Concluding Thoughts and Significance for the Modern World
Islamic finance and banking constitute more than just an interest-free model. They represent a comprehensive philosophy aimed at equity, transparency, and the support of real economic activities. Shariah principles that prohibit excessive speculation and unethical investments appeal to a wide audience, transcending religious boundaries.
While the path to broader adoption in some regions involves legal, logistical, and cultural adjustments, success stories in countries like Malaysia, the UAE, Turkey, and the UK highlight the feasibility of integrating Islamic principles into established financial systems. What began as a niche segment is evolving into a formidable global player, offering distinctive risk-sharing mechanisms that can complement or even stabilize conventional markets.
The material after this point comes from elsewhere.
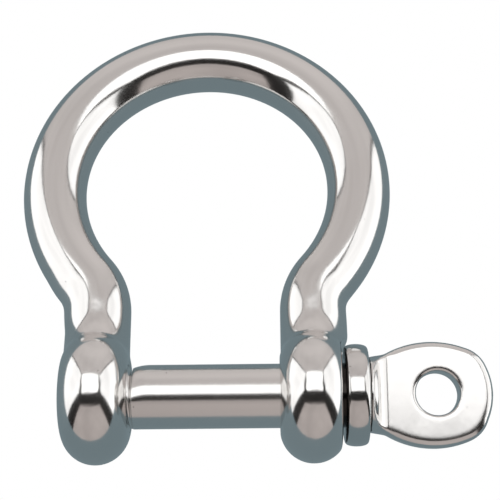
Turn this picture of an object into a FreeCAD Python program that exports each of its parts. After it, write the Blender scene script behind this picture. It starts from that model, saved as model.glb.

As global concerns mount over environmental risks and volatile financial practices, Islamic finance stands out by prioritizing tangible assets and ethical governance. It proposes that money should serve the greater good, not merely generate returns through speculative endeavors. By focusing on collaboration, transparency, and social welfare, Islamic finance aligns with the growing global trend toward responsible and sustainable business practices.
In the coming years, we can expect Islamic finance to solidify its role in the broader economy. Technological advances, coupled with higher demand for ethical products, will likely propel its expansion. Governments and private sectors that embrace these models could benefit from diversified capital sources and more stable growth. Although challenges remain, the momentum is unmistakable. Islamic finance is poised to shape the future of the financial world, offering a viable alternative to traditional interest-based systems.